SHORT EXERCISE: Look through the entries below and count the lines with the word "this" in them; give only the number.

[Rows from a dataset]
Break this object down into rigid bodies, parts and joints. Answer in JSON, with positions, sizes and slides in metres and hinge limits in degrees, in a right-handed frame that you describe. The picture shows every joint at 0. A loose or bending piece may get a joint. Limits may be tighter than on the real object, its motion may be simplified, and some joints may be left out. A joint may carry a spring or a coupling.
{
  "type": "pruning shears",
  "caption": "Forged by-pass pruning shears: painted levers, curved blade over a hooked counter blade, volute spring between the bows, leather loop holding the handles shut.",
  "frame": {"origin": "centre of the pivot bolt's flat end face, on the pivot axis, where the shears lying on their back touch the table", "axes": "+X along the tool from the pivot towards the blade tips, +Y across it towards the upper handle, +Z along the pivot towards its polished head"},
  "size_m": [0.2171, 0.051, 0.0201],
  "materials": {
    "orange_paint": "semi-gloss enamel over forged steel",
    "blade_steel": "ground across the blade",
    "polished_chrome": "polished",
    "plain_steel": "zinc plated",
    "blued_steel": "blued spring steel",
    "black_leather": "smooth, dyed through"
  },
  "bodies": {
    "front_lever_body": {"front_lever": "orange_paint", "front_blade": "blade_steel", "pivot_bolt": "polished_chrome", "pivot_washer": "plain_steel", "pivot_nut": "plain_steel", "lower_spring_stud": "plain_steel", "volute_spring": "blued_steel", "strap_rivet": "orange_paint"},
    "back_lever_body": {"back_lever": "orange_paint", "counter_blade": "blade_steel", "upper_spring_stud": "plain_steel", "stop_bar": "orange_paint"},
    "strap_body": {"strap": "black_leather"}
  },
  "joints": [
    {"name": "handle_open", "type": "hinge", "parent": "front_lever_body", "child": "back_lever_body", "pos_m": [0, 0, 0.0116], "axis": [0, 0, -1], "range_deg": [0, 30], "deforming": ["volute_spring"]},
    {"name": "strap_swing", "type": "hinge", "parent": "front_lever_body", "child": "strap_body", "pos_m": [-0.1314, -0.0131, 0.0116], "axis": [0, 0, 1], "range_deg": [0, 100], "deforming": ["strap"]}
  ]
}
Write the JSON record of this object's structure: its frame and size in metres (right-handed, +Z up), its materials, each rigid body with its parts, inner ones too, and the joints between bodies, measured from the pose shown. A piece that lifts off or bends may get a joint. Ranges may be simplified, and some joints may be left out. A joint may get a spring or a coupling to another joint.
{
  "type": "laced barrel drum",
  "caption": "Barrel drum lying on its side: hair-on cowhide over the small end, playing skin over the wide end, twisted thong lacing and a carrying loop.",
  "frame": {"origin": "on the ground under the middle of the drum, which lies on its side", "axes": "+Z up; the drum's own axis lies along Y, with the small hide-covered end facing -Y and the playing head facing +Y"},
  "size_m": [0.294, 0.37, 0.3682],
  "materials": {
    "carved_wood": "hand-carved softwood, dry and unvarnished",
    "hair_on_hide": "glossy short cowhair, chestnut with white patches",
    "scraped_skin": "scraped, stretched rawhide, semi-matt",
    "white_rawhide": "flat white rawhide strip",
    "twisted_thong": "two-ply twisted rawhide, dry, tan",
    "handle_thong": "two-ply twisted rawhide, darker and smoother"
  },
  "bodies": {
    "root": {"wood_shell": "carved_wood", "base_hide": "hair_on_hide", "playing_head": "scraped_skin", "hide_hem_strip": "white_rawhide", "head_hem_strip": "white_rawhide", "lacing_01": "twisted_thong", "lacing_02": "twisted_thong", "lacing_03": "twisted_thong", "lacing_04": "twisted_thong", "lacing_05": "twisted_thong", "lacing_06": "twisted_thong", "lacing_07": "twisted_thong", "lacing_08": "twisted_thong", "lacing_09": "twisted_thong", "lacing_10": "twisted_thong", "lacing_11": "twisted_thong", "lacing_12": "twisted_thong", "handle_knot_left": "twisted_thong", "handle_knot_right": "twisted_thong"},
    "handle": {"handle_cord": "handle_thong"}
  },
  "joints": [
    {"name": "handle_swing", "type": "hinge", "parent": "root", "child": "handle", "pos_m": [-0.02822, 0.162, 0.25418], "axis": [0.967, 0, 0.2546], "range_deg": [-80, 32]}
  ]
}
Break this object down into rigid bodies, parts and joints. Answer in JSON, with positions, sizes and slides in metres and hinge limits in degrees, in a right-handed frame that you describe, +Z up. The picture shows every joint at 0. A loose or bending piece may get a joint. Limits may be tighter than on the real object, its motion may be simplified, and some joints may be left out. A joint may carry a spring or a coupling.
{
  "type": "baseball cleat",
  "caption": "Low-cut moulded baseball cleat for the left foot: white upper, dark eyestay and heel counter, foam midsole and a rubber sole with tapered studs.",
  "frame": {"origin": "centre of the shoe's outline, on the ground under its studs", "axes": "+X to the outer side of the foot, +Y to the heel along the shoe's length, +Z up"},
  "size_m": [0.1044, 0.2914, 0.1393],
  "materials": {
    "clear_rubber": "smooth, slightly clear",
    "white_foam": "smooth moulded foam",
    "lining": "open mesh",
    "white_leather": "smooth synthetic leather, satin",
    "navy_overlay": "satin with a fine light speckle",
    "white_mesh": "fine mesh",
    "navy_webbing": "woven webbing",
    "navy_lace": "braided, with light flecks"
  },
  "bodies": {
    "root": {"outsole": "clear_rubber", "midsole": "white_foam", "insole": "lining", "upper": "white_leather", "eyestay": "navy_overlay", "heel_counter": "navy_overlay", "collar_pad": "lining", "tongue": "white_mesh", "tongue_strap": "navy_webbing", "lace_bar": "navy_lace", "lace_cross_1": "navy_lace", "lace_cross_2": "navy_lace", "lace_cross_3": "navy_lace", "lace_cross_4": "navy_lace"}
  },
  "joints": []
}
...
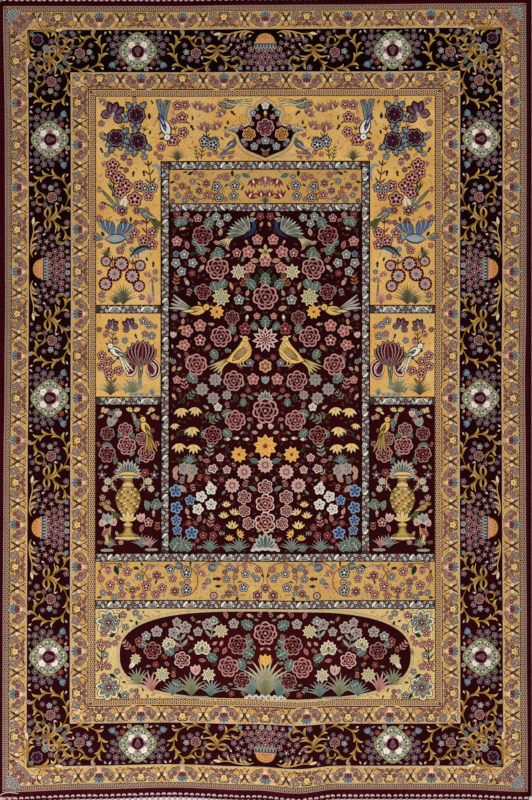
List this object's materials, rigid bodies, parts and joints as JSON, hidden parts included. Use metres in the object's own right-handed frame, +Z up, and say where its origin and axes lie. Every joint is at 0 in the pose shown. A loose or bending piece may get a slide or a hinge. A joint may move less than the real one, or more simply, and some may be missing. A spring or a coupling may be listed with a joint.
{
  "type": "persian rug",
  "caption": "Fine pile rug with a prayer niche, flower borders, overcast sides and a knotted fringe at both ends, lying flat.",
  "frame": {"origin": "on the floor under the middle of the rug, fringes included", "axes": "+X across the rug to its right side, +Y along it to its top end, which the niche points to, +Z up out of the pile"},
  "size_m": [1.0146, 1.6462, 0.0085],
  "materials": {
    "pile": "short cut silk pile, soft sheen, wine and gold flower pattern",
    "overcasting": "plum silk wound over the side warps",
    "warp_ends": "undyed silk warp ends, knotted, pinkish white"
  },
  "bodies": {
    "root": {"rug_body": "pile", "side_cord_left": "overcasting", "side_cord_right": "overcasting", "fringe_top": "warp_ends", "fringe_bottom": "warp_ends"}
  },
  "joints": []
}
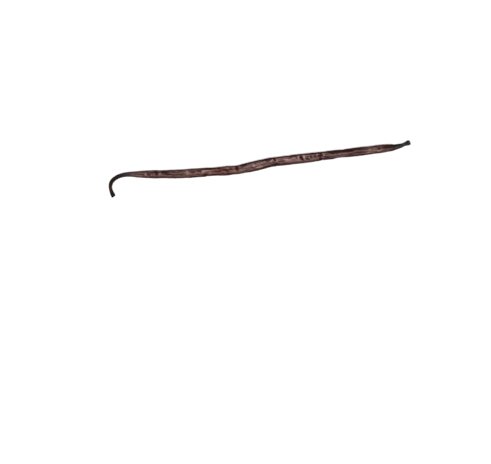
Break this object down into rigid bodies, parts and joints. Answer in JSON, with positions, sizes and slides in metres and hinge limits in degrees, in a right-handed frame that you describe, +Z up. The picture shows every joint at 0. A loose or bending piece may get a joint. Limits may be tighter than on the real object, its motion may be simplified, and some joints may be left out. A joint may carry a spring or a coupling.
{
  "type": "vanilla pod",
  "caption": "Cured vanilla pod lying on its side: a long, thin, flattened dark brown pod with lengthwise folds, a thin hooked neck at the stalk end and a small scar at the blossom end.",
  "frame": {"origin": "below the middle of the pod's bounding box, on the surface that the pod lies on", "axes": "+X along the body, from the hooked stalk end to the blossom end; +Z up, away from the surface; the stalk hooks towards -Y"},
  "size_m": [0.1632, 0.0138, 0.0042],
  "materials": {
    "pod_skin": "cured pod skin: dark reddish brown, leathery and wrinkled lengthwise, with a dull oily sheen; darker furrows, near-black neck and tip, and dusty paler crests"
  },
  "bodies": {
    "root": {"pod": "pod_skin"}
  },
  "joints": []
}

EXPECTED ANSWER: 5